Shakespeare juga mempelajari karya-karya para penulis dan filosofer
dari Yunani Kuno dan Romawi. Lebih dari 100 tahun berlalu sejak Johannes Gutenberg memperkenalkan percetakan ke Eropa pada tahun 1452.
Shakespeare dan orang Inggris lain yang dapat membaca ─ dan mampu
membeli ─ buku-buku menjadi akrab dengan kisah-kisah dari berbagai
tempat seperti Italia, Perancis, Asia Minor, dan Afrika Utara. Beberapa kisah-kisah ini menjadi dasar cerita-cerita terbesar Shakespeare. Contohnya, The Golden Ass karya Apuleius, sebuah kisah kuno dari Afrika Utara, kemungkinan merupakan kisah yang menginspirasikan Impian di Tengah Musim. Shakespeare meminjam cerita untuk Romeo dan Juliet
dari seorang penulis Inggris lain, yang mendapatkannya dari seorang
penulis Perancis, yang menterjemahkannya dari kisah abad ke-16 oleh Luigi da Porta dari Italia yang bersumpah bahwa cerita tersebut adalah berdasarkan cerita nyata.
Di dalam dunia Shakespeare, terdapat susunan-susunan yang telah diterima secara umum. Hampir semua orang di Inggris adalah Kristen.
Di hierarki terbawah terdapat kaum pekerja, di atasnya para petani dan
pedangang, lalu para pendeta dan pengawal, lalu naik lagi para ksatria,
tuan tanah, uskup agung, dan para adipati. Sang monarki bertahta di
puncak tatanan sosial. Di Inggris, monarki tersebut adalah Ratu Elizabeth I (yang dilanjutkan dengan kemenakannya, James I).
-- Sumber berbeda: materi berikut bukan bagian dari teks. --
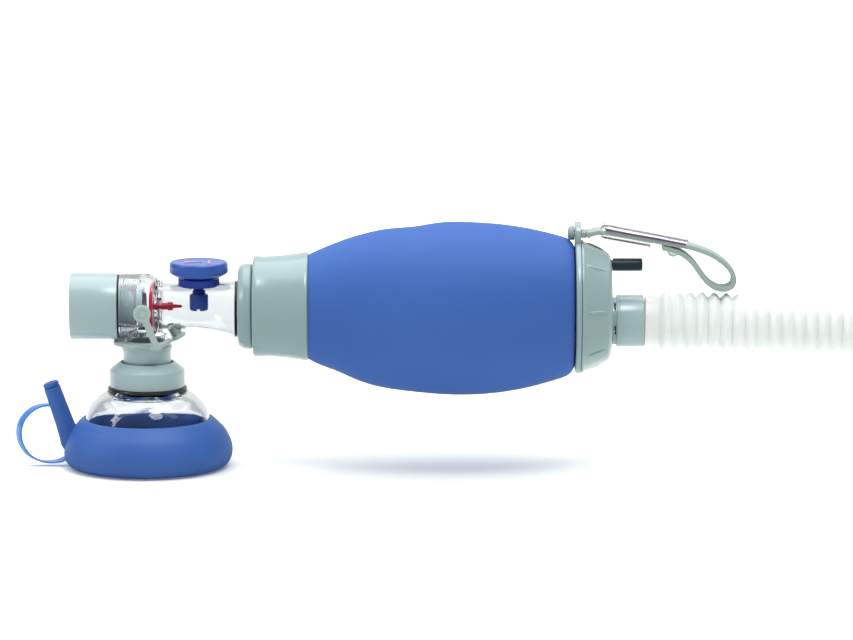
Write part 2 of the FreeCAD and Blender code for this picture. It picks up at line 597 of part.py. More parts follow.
def reservoir_connector():
    """The grey connector for the reservoir tube, on a slotted neck that lets room air in."""
    body = turned_x([
        (END_X - 1.6, 8.4), (END_X - 1.6, 9.5), (END_X + 0.2, 9.5), (END_X + 0.2, 11.0),
        (CONNECTOR_X0, 11.0), (CONNECTOR_X0, CONNECTOR_R - 0.3), (CONNECTOR_X0 + 0.4, CONNECTOR_R),
        (CONNECTOR_X1 - 0.3, CONNECTOR_R), (CONNECTOR_X1, CONNECTOR_R - 0.3), (CONNECTOR_X1, CONNECTOR_BORE),
        (CONNECTOR_X0 + 1.0, CONNECTOR_BORE), (CONNECTOR_X0 - 0.6, 8.4),
    ], INLET_Z)
    window = Part.makeBox(1.3, 5.0, 14, V(END_X + 0.5, -2.5, INLET_Z))
    for turn in range(6):
        cutter = window.copy()
        cutter.rotate(V(0, 0, INLET_Z), X_DIR, 60.0 * turn + 45.0)
        body = body.cut(cutter)
    return body


# ---- Reservoir tube ----

def route_wire(points):
    """Straight runs joined by tangent arcs, each as large as its two runs allow."""
    spots = [V(x, 0, z) for x, z in points]
    edges, radii = [], []
    here = spots[0]
    for before, corner, after in zip(spots, spots[1:], spots[2:]):
        into = (corner - before).normalize()
        out = (after - corner).normalize()
        turn = into.getAngle(out)
        cut = 0.45 * min((corner - before).Length, (after - corner).Length)
        radius = cut / math.tan(turn / 2)
        radii.append(radius)
        start, end = corner - into * cut, corner + out * cut
        inward = (out - into).normalize()
        mid = corner + inward * (radius / math.cos(turn / 2) - radius)
        edges.append(Part.makeLine(here, start))
        edges.append(Part.Arc(start, mid, end).toShape())
        here = end
    edges.append(Part.makeLine(here, spots[-1]))
    return Part.Wire(edges), radii


def reservoir_tube():
    """The hose along its route: out straight, then down until its open end rests on the surface."""
    wire, radii = route_wire(TUBE_ROUTE)
    direction = V(TUBE_ROUTE[1][0] - TUBE_ROUTE[0][0], 0, TUBE_ROUTE[1][1] - TUBE_ROUTE[0][1])
    start = V(TUBE_ROUTE[0][0], 0, TUBE_ROUTE[0][1])
    solids = []
    for radius in (TUBE_R, TUBE_BORE_R):
        ring = Part.Wire([Part.makeCircle(radius, start, direction)])
        solids.append(wire.makePipeShell([ring], True, False))
    tube = solids[0].cut(solids[1])
    expected = math.pi * (TUBE_R ** 2 - TUBE_BORE_R ** 2) * wire.Length
    print("tube radii", [round(r) for r in radii], "length", round(wire.Length, 1),
          "volume ratio", round(tube.Volume / expected, 4))
    return tube


# ---- Strap ----

def ribbon(points, width, thickness):
    """A flat band of that width along a smooth curve in the XZ plane."""
    spline = Part.BSplineCurve()
    spline.interpolate([flat(p) for p in points])
    tangent = spline.tangent(spline.FirstParameter)[0]
    up = tangent.cross(Y_DIR).normalize()
    start = flat(points[0])
    corners = [start + Y_DIR * a * width / 2 + up * b * thickness / 2
               for a, b in ((-1, -1), (1, -1), (1, 1), (-1, 1))]
    section = Part.Wire([Part.makeLine(corners[i], corners[(i + 1) % 4]) for i in range(4)])
    band = Part.BRepOffsetAPI.MakePipeShell(Part.Wire([spline.toShape()]))
    band.setBiNormalMode(Y_DIR)
    band.add(section)
    band.build()
    band.makeSolid()
    return band.shape()


def strap_anchor():
    """The strap's root: a button head in front of the ear and a neck through its slot, up to the bend."""
    z = STRAP_PIVOT_Z
    head = turned_x([(RIM_X0 - 3.0, 0), (RIM_X0 - 3.0, 2.6), ("arc", (RIM_X0 - 2.2, 3.5), (RIM_X0 - 1.2, 3.8)),
                     (RIM_X0 - 0.2, 3.8), (RIM_X0 - 0.2, 0)], z)
    neck = slab(RIM_X0 - 0.4, RIM_X1 + 0.4, 7.8, z - STRAP_T / 2, z + STRAP_T / 2)
    half_t = STRAP_T / 2 + 0.05
    stop = slab(RIM_X1 + SKIN, STRAP_PIVOT_X, STRAP_W, z - half_t, z + half_t)
    cup = rod(KNUCKLE_R + 1.5 * GAP, (STRAP_PIVOT_X, -10, z), (STRAP_PIVOT_X, 10, z))
    head = head.cut(slab(RIM_X0 - 6.0, RIM_X0, 12.0, AXIS_Z + 20, AXIS_Z + RIM_R + 0.2))
    return head.fuse(neck).fuse(stop).cut(cup).removeSplitter()


def hanging_strap():
    """The strap from the bend to its loop and fastened tail."""
    z = STRAP_PIVOT_Z
    knuckle = rod(KNUCKLE_R, (STRAP_PIVOT_X, -STRAP_W / 2, z), (STRAP_PIVOT_X, STRAP_W / 2, z))
    lead = ribbon([(STRAP_PIVOT_X, z), (211.0, 110.4), (219.0, 109.4), (238.0, 105.9), (253.4, 103.2),
                   (262.6, 99.7), (269.6, 94.6), (272.9, 88.6), (270.0, 84.5), (265.4, 83.8), (260.0, 87.2),
                   (254.6, 94.0), (250.6, 98.6)], STRAP_W, STRAP_T)
    tail = ribbon([(250.6, 98.6), (247.4, 101.2), (243.6, 102.3), (239.6, 102.9)], STRAP_W, STRAP_T - 0.4)
    return knuckle.fuse(lead).fuse(tail).removeSplitter()


def snap_stud():
    """The clear press stud under the tail."""
    z = 101.6
    stud = Part.makeSphere(2.7, V(244.0, 0, z - 0.9), V(0, 0, -1), 0, 90, 360)
    return stud.cut(hanging_strap())


def label_sleeve():
    """The clear folded sleeve on the strap that holds a label."""
    slope = math.atan2(109.7 - 102.0, 211.4 - 251.6)
    top = Part.makeBox(41.0, 13.4, 0.6, V(0, -6.7, 2.9))
    bottom = Part.makeBox(23.6, 13.4, 0.6, V(0, -6.7, -2.5))
    fold = Part.makeBox(0.6, 13.4, 6.0, V(0, -6.7, -2.5))
    sleeve = top.fuse(bottom).fuse(fold)
    slot = Part.makeBox(2.0, STRAP_W + 0.4, STRAP_T + 0.5, V(-0.7, -(STRAP_W + 0.4) / 2, -STRAP_T / 2 - 0.2))
    sleeve = sleeve.cut(slot)
    sleeve.rotate(V(0, 0, 0), Y_DIR, math.degrees(-slope) - 180)
    sleeve.translate(V(211.2, 0, 110.4))
    return sleeve


def label_card():
    """The blank label in the sleeve."""
    card = Part.makeBox(38.4, 12.4, 0.5, V(1.0, -6.2, 2.2))
    slope = math.atan2(109.7 - 102.0, 211.4 - 251.6)
    card.rotate(V(0, 0, 0), Y_DIR, math.degrees(-slope) - 180)
    card.translate(V(211.2, 0, 110.4))
    return card


def all_nodes():
    """Every node's name and shape."""
    cushion = mask_cushion()
    shell, near, far = bag_nodes()
    return {
        "expiratory_connector": expiratory_connector(),
        "expiratory_grille": expiratory_grille(),
        "housing_o_ring": housing_o_ring(),
        "valve_housing": valve_housing(),
        "inlet_seat": inlet_seat(),
        "valve_neck": valve_neck(),
        "neck_o_ring": neck_o_ring(),
        "swivel_flange": swivel_flange(),
        "patient_connector": patient_connector(),
        "shutter_valve": shutter_valve(),
        "relief_base": relief_base(),
        "relief_knob": relief_knob(),
        "relief_poppet": relief_poppet(),
        "relief_spring": relief_spring(),
        "port_cap_strap": port_cap_strap(),
        "port_cap": port_cap(),
        "mask_dome": mask_dome(),
        "mask_ring": mask_ring(),
        "mask_gasket": mask_gasket(),
        "mask_cushion": cushion,
        "inflation_stem": inflation_stem(cushion),
        "inflation_plug": inflation_plug(),
        "plug_strap": plug_strap(cushion),
        "front_collar": front_collar(),
        "neck_clamp": neck_clamp(),
        "bag_shell": shell,
        "bag_near_wall": near,
        "bag_far_wall": far,
        "bag_clamp_ring": bag_clamp_ring(),
        "inlet_housing": inlet_housing(),
        "intake_seat": intake_seat(),
        "intake_valve": intake_valve(),
        "oxygen_nipple": oxygen_nipple(),
        "reservoir_connector": reservoir_connector(),
        "reservoir_tube": reservoir_tube(),
        "strap_anchor": strap_anchor(),
        "hanging_strap": hanging_strap(),
        "snap_stud": snap_stud(),
        "label_sleeve": label_sleeve(),
        "label_card": label_card(),
    }


os.makedirs("parts", exist_ok=True)
for name, shape in all_nodes().items():
    shape.exportStep(os.path.join("parts", name + ".step"))
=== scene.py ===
"""Looks for the bag valve mask: a mask for a small child, its patient valve, squeeze bag and reservoir tube.

Metres in Blender; the sizes in this file are in millimetres and go through mm(). The origin is the centre of
the mask's sealing rim on the table, +X runs along the bag towards the reservoir tube, +Z is up.
"""

from __future__ import annotations

import logging
import math
from dataclasses import dataclass
from enum import Enum
from typing import Iterable, Sequence

import bpy
from bpy.types import Material, NodeTree, Object
from mathutils import Matrix, Vector

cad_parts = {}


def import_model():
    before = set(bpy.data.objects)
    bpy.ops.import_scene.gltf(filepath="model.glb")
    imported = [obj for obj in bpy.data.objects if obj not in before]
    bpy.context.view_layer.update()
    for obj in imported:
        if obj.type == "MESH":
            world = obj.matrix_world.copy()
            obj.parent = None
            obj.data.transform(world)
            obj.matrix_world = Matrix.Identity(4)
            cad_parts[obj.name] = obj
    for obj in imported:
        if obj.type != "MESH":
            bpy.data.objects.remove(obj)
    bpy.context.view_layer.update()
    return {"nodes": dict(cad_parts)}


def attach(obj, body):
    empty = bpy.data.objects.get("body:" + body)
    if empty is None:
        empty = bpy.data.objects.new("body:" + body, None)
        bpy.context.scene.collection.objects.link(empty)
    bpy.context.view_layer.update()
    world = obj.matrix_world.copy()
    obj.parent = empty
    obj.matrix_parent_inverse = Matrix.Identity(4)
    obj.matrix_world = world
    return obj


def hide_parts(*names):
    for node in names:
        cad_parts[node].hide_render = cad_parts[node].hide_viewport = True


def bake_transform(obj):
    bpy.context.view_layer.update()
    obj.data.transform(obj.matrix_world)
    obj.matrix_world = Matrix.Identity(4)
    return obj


LOG = logging.getLogger("bag_valve_mask")
AXIS_Z = 75.0  # height of the bag's axis above the table
FULL_TURN = math.tau
Point = tuple[float, float]


def mm(*values: float) -> Vector:
    """A point or vector in metres from values in millimetres."""
    return Vector(values) * 0.001


class Turn(Enum):
    """The axis that a turned piece goes round."""

    X = (1.0, 0.0, 0.0)
    Z = (0.0, 0.0, 1.0)


# ---- Modelling helpers ----


def deselect() -> None:
    """Leaves edit mode and selects nothing."""
    if bpy.context.object and bpy.context.object.mode != "OBJECT":
        bpy.ops.object.mode_set(mode="OBJECT")
    bpy.ops.object.select_all(action="DESELECT")


def activate(piece: Object) -> None:
    """Makes one object the only one selected, and the active one."""
    deselect()
    piece.select_set(True)
    bpy.context.view_layer.objects.active = piece


def named(piece: Object, name: str) -> Object:
    """Names an object and its mesh."""
    piece.name = name
    piece.data.name = name
    return piece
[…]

Elizabeth I memerintah Inggris hampir selama hidup Shakespeare. Pada
zaman tersebut tidak ada peperangan. Diplomasi sang ratu membuat kedua
seterunya Perancis dan Spanyol
terjaga seimbang. Perdagangan berkembang. London menjadi kota yang
padat, ramai, dan penuh dengan peluang. Rumah-rumah sandiwara dibangun
di London; teater-teater tersebut adalah tempat yang populer dikunjungi
masyarakat.
Sistem kelas pada zaman Shakespeare dapat saja sudah memiliki
susunan-susunan, namun hal tersebut tidak statis. Orang-orang mulai
berpikir tentang mereka sendiri. Shakespeare hidup di zaman Renaissans yang berarti "kelahiran kembali" yang terjadi pada abad ke-15 hingga abad ke-17 di Eropa.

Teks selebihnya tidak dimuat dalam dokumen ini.